A stable SPH model with large CFL numbers for multi-phase flows with large density ratios

The discontinuity across interface of multi-phase flows with large density ratios usually poses great challenges for numerical simulations. The smoothed particle hydrodynamics (SPH) is a meshless method with inherent advantages in dealing with multi-phase flows without the necessity of tracking the moving interfaces. In this paper, we develop a new weakly-compressible SPH model for multi-phase flows with large density ratios while allowing large CFL numbers.
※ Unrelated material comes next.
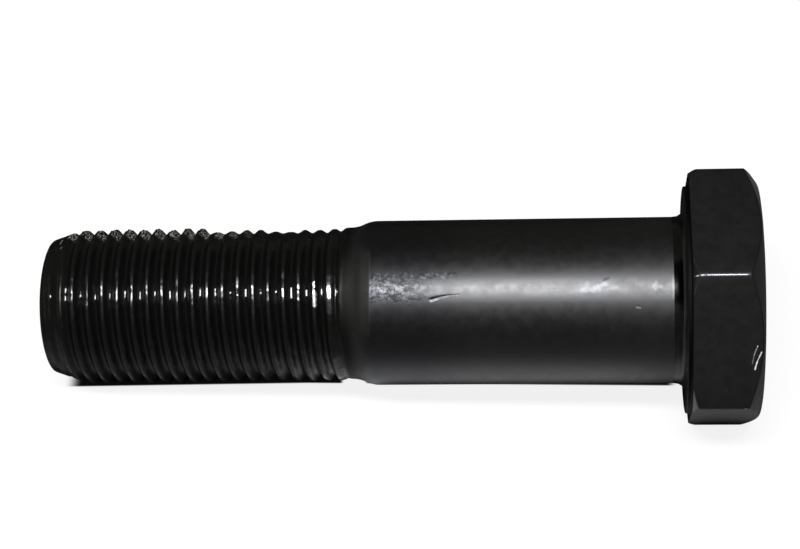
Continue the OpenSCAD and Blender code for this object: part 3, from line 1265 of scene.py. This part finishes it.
# %% A lamp along the bolt
LAMP_ELEVATION = np.radians(68)
LAMP_DISTANCE = 500 * MM
LAMP_LENGTH = 320 * MM
LAMP_WIDTH = 60 * MM
LAMP_WATTS = 2.7
LAMP_TINT = (0.98, 0.99, 1.03)
LAMP_AIM = np.array([-32.0, 0.0, 12.0]) * MM


def placed(side, up, back, place):
    """A lamp's or camera's matrix: its own X, Y and Z axes as columns, and where it stands."""
    matrix = np.eye(4)
    matrix[:3] = np.column_stack([side, up, back, place])
    return Matrix(matrix.tolist())


lamp_data = bpy.data.lights.new("long_lamp", "AREA")
lamp_data.shape = "RECTANGLE"
lamp_data.size = LAMP_LENGTH
lamp_data.size_y = LAMP_WIDTH
lamp_data.energy = LAMP_WATTS
lamp_data.color = LAMP_TINT
lamp = add_object("long_lamp", lamp_data)
lamp_back = np.array([0.0, -np.cos(LAMP_ELEVATION), np.sin(LAMP_ELEVATION)])
lamp_side = np.array([1.0, 0.0, 0.0])
lamp_place = LAMP_AIM + lamp_back * LAMP_DISTANCE
lamp.matrix_world = placed(lamp_side, np.cross(lamp_back, lamp_side), lamp_back, lamp_place)
lamp.visible_camera = False
print("lamp at", np.round(lamp_place, 3).tolist())

# %% [markdown]
# ## The camera
# The camera stands where the photographer's did: in front, half way up, and a little to the right. Its
# place and its axes come from fitting the crests, the shank's outline and the head's corners in the
# photograph. The side axis is made square to the back axis.

# %% Place the camera
CAMERA_PLACE = np.array([10.194, -128.481, 164.387]) * MM
CAMERA_BACK = np.array([0.05242, -0.64934, 0.75869])
CAMERA_SIDE = np.array([0.99818, 0.05679, -0.02037])
CAMERA_LENS = 90
SENSOR_WIDTH = 36
NEAREST_SEEN = 10 * MM
camera_data = bpy.data.cameras.new("camera")
camera_data.lens = CAMERA_LENS
camera_data.sensor_width = SENSOR_WIDTH
camera_data.clip_start = NEAREST_SEEN
camera = add_object("camera", camera_data)
back = CAMERA_BACK / np.linalg.norm(CAMERA_BACK)
side = CAMERA_SIDE - back * (CAMERA_SIDE @ back)
side = side / np.linalg.norm(side)
camera.matrix_world = placed(side, np.cross(back, side), back, CAMERA_PLACE)
bpy.context.scene.camera = camera
bpy.context.scene.view_settings.view_transform = "Standard"
print("camera at", np.round(CAMERA_PLACE, 3).tolist())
In the present SPH model, the continuity equation is first modified by eliminating the influence from particles of different phases based on the simple fact that different phases will not contribute when calculating the density for immiscible multi-phase flows; thus, the modified continuity equation will only consider the influence from neighboring particles of the same phase. The pressure and density of the particles of other phases are then re-initialized by using the Shepard interpolation function. The present multi-phase SPH model has been tested by four numerical examples, including the two-phase hydrostatic water, standing waves, liquid sloshing, and dam breaking. It has been demonstrated that the present multi-phase SPH model can obtain satisfactory results stably, even at large CFL numbers, and this means that large time steps can be employed. Therefore, the present multi-phase SPH model can significantly save computational cost through using large time steps, especially for large-scale problems with a large number of particles.